* begin *

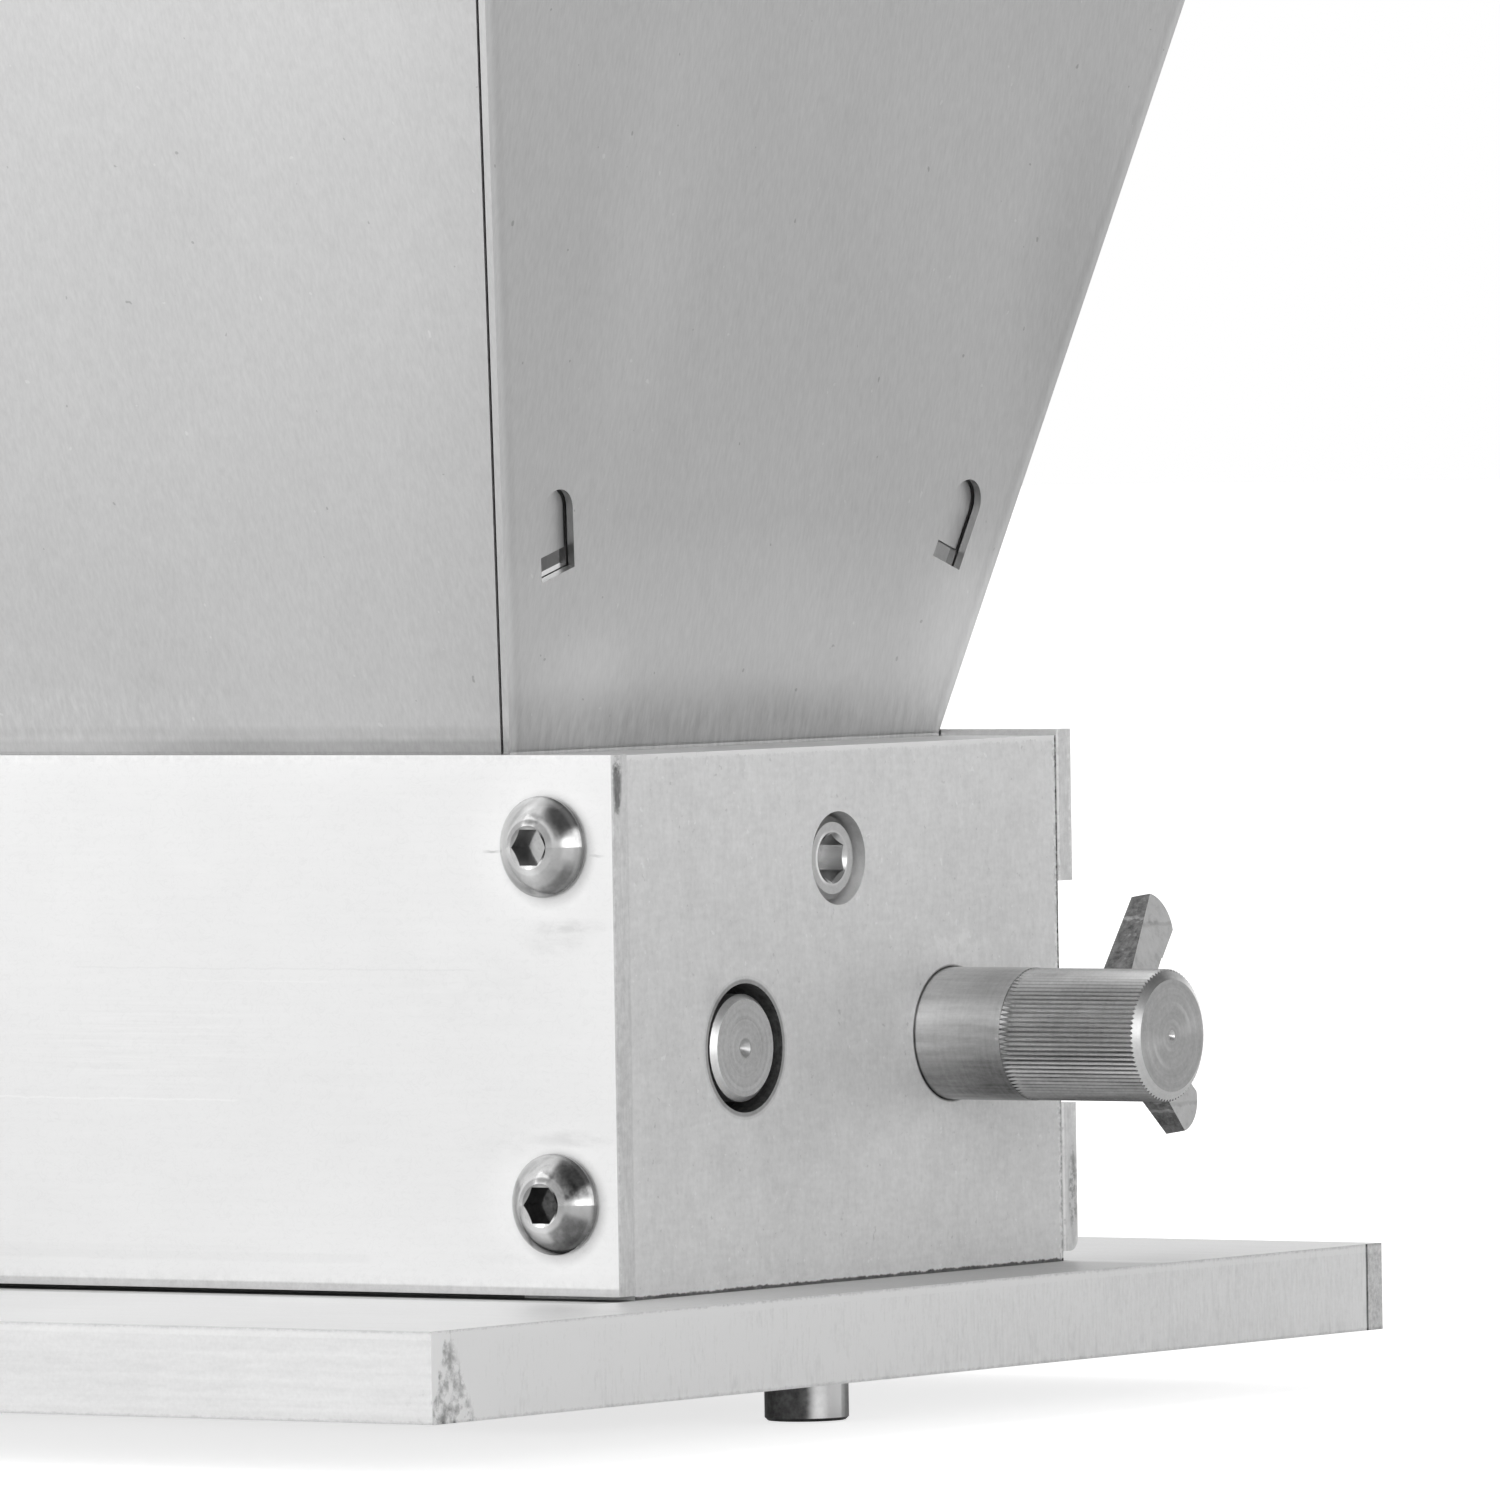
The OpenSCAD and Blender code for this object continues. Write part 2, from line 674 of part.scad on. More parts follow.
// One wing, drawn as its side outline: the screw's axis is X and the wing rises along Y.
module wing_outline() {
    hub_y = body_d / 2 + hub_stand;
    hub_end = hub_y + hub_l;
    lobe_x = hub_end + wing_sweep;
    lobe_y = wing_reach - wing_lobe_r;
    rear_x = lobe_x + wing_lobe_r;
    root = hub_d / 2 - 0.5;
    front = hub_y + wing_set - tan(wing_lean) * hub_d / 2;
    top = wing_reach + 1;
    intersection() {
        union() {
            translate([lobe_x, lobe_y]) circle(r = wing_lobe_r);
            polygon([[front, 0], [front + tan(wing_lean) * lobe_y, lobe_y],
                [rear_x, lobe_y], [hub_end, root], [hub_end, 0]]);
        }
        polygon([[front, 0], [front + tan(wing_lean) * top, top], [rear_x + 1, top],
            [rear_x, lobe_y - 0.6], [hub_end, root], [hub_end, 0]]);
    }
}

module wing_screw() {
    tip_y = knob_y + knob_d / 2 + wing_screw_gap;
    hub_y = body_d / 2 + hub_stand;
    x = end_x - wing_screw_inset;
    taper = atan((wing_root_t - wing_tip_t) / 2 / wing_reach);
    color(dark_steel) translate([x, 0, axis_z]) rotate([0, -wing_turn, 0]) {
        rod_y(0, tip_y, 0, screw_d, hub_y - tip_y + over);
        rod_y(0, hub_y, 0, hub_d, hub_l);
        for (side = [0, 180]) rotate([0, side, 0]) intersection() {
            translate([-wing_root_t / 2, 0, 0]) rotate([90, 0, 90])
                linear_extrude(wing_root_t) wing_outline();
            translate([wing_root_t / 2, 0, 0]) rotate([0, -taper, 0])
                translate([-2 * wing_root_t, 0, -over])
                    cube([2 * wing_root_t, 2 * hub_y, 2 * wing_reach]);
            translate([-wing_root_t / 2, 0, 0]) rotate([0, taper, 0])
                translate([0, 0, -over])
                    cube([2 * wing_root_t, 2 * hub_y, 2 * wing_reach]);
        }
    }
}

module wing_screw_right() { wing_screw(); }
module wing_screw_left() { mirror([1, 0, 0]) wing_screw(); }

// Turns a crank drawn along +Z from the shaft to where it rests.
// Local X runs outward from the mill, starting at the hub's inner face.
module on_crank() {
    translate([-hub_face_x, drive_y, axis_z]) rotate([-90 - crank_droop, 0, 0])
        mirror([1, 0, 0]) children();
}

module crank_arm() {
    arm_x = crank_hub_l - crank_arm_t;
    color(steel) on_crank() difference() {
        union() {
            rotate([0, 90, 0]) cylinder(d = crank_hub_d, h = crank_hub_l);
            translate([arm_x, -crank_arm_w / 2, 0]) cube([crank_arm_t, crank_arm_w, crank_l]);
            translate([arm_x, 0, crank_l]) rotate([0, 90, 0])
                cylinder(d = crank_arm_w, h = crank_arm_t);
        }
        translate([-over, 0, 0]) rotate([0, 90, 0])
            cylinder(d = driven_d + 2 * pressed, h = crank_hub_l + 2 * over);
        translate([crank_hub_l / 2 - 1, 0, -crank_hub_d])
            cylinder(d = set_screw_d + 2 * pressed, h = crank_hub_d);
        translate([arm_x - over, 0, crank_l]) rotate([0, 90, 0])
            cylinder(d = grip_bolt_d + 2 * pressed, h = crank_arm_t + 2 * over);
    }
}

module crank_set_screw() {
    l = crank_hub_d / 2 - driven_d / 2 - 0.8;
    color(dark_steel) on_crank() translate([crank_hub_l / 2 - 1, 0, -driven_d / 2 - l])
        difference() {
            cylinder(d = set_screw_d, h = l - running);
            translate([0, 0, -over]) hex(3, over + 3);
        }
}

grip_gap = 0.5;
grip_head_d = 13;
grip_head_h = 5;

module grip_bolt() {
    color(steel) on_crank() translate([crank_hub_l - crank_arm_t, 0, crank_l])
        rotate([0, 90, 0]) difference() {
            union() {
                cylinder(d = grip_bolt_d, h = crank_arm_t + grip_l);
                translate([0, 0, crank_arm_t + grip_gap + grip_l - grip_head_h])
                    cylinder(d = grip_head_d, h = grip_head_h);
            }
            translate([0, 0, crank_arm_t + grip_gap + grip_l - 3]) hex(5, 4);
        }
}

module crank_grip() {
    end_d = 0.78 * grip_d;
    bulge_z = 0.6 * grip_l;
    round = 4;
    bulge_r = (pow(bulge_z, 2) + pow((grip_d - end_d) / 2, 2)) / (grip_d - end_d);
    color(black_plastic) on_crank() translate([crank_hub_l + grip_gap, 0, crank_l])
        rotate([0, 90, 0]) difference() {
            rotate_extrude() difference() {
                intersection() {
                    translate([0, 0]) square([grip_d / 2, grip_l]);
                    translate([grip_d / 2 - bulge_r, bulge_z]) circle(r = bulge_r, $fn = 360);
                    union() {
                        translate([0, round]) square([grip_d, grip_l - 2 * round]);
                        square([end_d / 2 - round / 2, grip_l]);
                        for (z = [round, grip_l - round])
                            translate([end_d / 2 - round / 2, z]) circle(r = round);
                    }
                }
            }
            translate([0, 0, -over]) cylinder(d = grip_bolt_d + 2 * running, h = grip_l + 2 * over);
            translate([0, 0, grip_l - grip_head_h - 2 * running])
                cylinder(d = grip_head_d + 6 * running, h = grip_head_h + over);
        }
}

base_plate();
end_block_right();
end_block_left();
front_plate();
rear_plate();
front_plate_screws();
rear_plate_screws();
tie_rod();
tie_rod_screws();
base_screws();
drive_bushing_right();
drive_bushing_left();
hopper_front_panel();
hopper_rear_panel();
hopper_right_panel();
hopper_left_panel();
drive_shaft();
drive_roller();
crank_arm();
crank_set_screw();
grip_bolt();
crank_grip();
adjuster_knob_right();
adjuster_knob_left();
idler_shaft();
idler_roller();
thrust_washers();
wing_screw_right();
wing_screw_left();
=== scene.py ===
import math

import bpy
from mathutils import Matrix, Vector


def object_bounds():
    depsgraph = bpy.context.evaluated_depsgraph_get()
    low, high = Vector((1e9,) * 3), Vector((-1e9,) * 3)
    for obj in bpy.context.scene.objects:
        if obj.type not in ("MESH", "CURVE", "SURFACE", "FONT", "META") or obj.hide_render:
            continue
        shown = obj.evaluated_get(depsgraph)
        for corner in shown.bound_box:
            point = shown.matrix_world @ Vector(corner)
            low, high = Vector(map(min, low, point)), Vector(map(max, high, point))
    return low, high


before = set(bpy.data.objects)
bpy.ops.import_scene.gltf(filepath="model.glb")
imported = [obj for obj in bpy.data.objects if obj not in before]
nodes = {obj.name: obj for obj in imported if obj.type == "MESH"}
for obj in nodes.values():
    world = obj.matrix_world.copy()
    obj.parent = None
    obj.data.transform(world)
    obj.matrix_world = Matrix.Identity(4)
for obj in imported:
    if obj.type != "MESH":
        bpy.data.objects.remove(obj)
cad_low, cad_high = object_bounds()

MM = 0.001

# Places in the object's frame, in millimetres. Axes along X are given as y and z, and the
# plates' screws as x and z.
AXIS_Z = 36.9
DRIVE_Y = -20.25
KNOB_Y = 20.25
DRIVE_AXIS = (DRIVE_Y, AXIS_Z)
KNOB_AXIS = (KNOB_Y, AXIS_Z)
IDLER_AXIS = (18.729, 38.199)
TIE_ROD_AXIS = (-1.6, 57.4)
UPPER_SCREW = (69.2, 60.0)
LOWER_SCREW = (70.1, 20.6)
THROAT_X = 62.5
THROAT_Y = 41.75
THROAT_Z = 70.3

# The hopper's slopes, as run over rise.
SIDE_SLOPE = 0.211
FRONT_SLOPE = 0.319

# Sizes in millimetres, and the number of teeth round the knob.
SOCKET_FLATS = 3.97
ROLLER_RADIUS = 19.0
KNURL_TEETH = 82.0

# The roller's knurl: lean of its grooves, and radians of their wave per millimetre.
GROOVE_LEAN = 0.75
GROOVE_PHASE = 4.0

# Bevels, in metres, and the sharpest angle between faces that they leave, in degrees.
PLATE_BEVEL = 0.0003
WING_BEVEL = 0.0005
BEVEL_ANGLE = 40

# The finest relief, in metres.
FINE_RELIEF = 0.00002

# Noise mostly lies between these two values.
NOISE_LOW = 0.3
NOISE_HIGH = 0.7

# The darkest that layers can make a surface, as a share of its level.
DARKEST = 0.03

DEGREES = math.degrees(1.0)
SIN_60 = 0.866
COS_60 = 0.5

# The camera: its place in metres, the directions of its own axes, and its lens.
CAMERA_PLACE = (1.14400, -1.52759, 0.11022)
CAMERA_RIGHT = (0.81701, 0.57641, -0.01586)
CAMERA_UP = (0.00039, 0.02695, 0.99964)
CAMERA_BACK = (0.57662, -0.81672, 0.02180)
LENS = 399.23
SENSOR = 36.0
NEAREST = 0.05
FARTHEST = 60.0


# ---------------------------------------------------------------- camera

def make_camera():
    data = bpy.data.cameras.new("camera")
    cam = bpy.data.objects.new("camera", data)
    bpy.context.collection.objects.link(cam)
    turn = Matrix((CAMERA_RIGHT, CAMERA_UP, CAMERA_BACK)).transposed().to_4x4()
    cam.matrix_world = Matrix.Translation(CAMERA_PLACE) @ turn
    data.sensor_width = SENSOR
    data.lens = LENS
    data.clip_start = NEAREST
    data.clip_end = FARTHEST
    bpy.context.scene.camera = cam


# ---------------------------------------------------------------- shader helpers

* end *

Provide an exact reproduction of only those lines that start at the line containing "base_plate();" and end at the line containing "THROAT_Z = 70.3", inclusive.

base_plate();
end_block_right();
end_block_left();
front_plate();
rear_plate();
front_plate_screws();
rear_plate_screws();
tie_rod();
tie_rod_screws();
base_screws();
drive_bushing_right();
drive_bushing_left();
hopper_front_panel();
hopper_rear_panel();
hopper_right_panel();
hopper_left_panel();
drive_shaft();
drive_roller();
crank_arm();
crank_set_screw();
grip_bolt();
crank_grip();
adjuster_knob_right();
adjuster_knob_left();
idler_shaft();
idler_roller();
thrust_washers();
wing_screw_right();
wing_screw_left();
=== scene.py ===
import math

import bpy
from mathutils import Matrix, Vector


def object_bounds():
    depsgraph = bpy.context.evaluated_depsgraph_get()
    low, high = Vector((1e9,) * 3), Vector((-1e9,) * 3)
    for obj in bpy.context.scene.objects:
        if obj.type not in ("MESH", "CURVE", "SURFACE", "FONT", "META") or obj.hide_render:
            continue
        shown = obj.evaluated_get(depsgraph)
        for corner in shown.bound_box:
            point = shown.matrix_world @ Vector(corner)
            low, high = Vector(map(min, low, point)), Vector(map(max, high, point))
    return low, high


before = set(bpy.data.objects)
bpy.ops.import_scene.gltf(filepath="model.glb")
imported = [obj for obj in bpy.data.objects if obj not in before]
nodes = {obj.name: obj for obj in imported if obj.type == "MESH"}
for obj in nodes.values():
    world = obj.matrix_world.copy()
    obj.parent = None
    obj.data.transform(world)
    obj.matrix_world = Matrix.Identity(4)
for obj in imported:
    if obj.type != "MESH":
        bpy.data.objects.remove(obj)
cad_low, cad_high = object_bounds()

MM = 0.001

# Places in the object's frame, in millimetres. Axes along X are given as y and z, and the
# plates' screws as x and z.
AXIS_Z = 36.9
DRIVE_Y = -20.25
KNOB_Y = 20.25
DRIVE_AXIS = (DRIVE_Y, AXIS_Z)
KNOB_AXIS = (KNOB_Y, AXIS_Z)
IDLER_AXIS = (18.729, 38.199)
TIE_ROD_AXIS = (-1.6, 57.4)
UPPER_SCREW = (69.2, 60.0)
LOWER_SCREW = (70.1, 20.6)
THROAT_X = 62.5
THROAT_Y = 41.75
THROAT_Z = 70.3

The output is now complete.